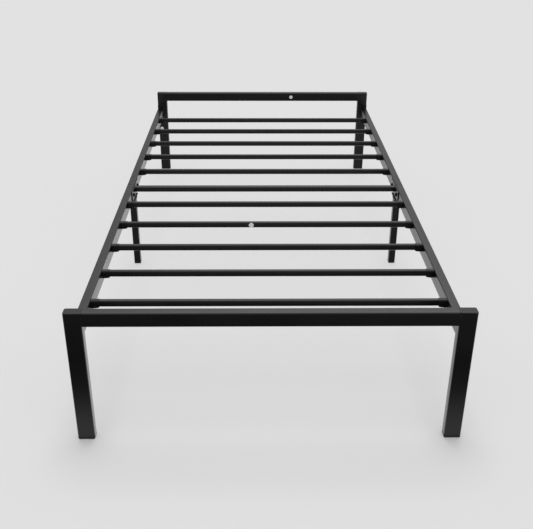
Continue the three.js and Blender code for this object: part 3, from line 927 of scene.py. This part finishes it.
# %% [markdown]
# Each dot is a thin disc with a soft rim. It could be an image on the tube, but a real disc catches
# the light at its rim and stays a piece that can be taken off. It is made of rings of points, front
# and back. On the slat a dot is nearly as high as the tube, so its top and bottom follow the round
# corners of the tube.

# %% A dot on a face
DOT_RADIUS = 0.0080
DOT_THICKNESS = 0.00025
RIM_FROM = 0.9  # the share of the radius where the rim starts to thin
RIM_THICKNESS = 0.55  # the rim's share of the thickness
SLAT_FLAT = 0.0055  # from the middle of the slat to where its corner starts
SLAT_CORNER = 0.0035
DOT_RINGS = 9


def corner_drop(z):
    """How far a slat's face falls back at this height from its middle."""
    over = min(max(abs(z) - SLAT_FLAT, 0.0), SLAT_CORNER)
    return SLAT_CORNER - math.sqrt(SLAT_CORNER**2 - over**2)


def stick_dot(name, centre, follows=lambda z: 0.0):
    """A thin disc on a face that looks towards the foot end."""
    shape = bmesh.new()
    front, back = [], []
    for i in range(1, DOT_RINGS + 1):
        share = i / DOT_RINGS
        lift = DOT_THICKNESS * (1.0 if share < RIM_FROM else RIM_THICKNESS)
        for store, off in ((front, lift), (back, 0.0)):
            ring = []
            for k in range(RING_POINTS):
                turn = 2 * math.pi * k / RING_POINTS
                x, z = (DOT_RADIUS * share * part for part in (math.cos(turn), math.sin(turn)))
                ring.append(centre + Vector((x, follows(z) - off, z)))
            store.append(ring)
    skin_over(shape, front + back[::-1])
    return make_piece(name, shape, paper_dot)


print("a dot is", DOT_RADIUS * 2000, "mm across")

# %% [markdown]
# Where a dot was stuck is a worker's choice, so its place along the bar, the leg or the slat is
# just a number. The face that it lies on is read from the box of its tube.

# %% The three dots
BAR_DOT_RIGHT = 0.135  # from the middle of the bed
SLAT_DOT_LEFT = 0.049
LEG_DOT_IN = 0.014  # from the outer face of the leg
LEG_DOT_HEIGHT = 0.208

low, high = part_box("head_bar")
stick_dot("dot_head_bar", Vector((BAR_DOT_RIGHT, low.y, (low.z + high.z) / 2)))
low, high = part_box("head_leg_left")
stick_dot("dot_head_leg", Vector((low.x + LEG_DOT_IN, low.y, LEG_DOT_HEIGHT)))
low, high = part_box("slat_foot_2")
slat_middle = Vector((-SLAT_DOT_LEFT, low.y, (low.z + high.z) / 2))
stick_dot("dot_slat", slat_middle, follows=corner_drop)
print("dots: 3")

# %% [markdown]
# Last, the dressed bed's box is held against that of the CAD model, and how far it grew on each
# side is printed in millimetres. Nothing may stand outside it, because the dressed model takes the
# place of the CAD one wherever it is shown. A look at the picture wouldn't show half a millimetre,
# and two boxes do.

# %% Print the growth and finish
low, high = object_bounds()
print("grown by, in mm:", [round(v * 1000, 2) for v in (*(cad_low - low), *(high - cad_high))])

——

▸ **EXERCISE TASK**
Everything from the first line of the data through the line containing "LEG_DOT_HEIGHT = 0.208" should be echoed exactly. Add nothing.

▸ **ANSWER TO THE PROBLEM**
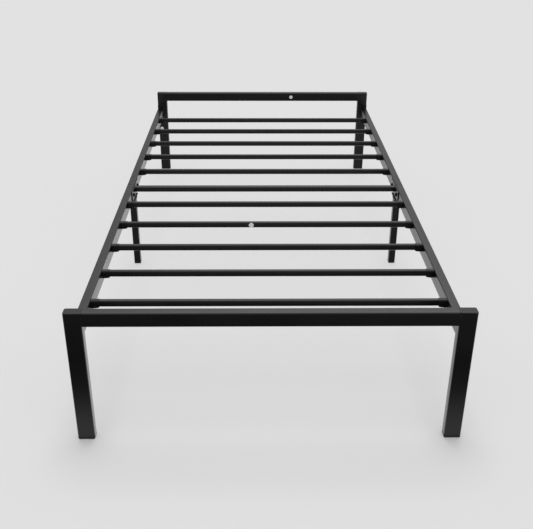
Continue the three.js and Blender code for this object: part 3, from line 927 of scene.py. This part finishes it.
# %% [markdown]
# Each dot is a thin disc with a soft rim. It could be an image on the tube, but a real disc catches
# the light at its rim and stays a piece that can be taken off. It is made of rings of points, front
# and back. On the slat a dot is nearly as high as the tube, so its top and bottom follow the round
# corners of the tube.

# %% A dot on a face
DOT_RADIUS = 0.0080
DOT_THICKNESS = 0.00025
RIM_FROM = 0.9  # the share of the radius where the rim starts to thin
RIM_THICKNESS = 0.55  # the rim's share of the thickness
SLAT_FLAT = 0.0055  # from the middle of the slat to where its corner starts
SLAT_CORNER = 0.0035
DOT_RINGS = 9


def corner_drop(z):
    """How far a slat's face falls back at this height from its middle."""
    over = min(max(abs(z) - SLAT_FLAT, 0.0), SLAT_CORNER)
    return SLAT_CORNER - math.sqrt(SLAT_CORNER**2 - over**2)


def stick_dot(name, centre, follows=lambda z: 0.0):
    """A thin disc on a face that looks towards the foot end."""
    shape = bmesh.new()
    front, back = [], []
    for i in range(1, DOT_RINGS + 1):
        share = i / DOT_RINGS
        lift = DOT_THICKNESS * (1.0 if share < RIM_FROM else RIM_THICKNESS)
        for store, off in ((front, lift), (back, 0.0)):
            ring = []
            for k in range(RING_POINTS):
                turn = 2 * math.pi * k / RING_POINTS
                x, z = (DOT_RADIUS * share * part for part in (math.cos(turn), math.sin(turn)))
                ring.append(centre + Vector((x, follows(z) - off, z)))
            store.append(ring)
    skin_over(shape, front + back[::-1])
    return make_piece(name, shape, paper_dot)


print("a dot is", DOT_RADIUS * 2000, "mm across")

# %% [markdown]
# Where a dot was stuck is a worker's choice, so its place along the bar, the leg or the slat is
# just a number. The face that it lies on is read from the box of its tube.

# %% The three dots
BAR_DOT_RIGHT = 0.135  # from the middle of the bed
SLAT_DOT_LEFT = 0.049
LEG_DOT_IN = 0.014  # from the outer face of the leg
LEG_DOT_HEIGHT = 0.208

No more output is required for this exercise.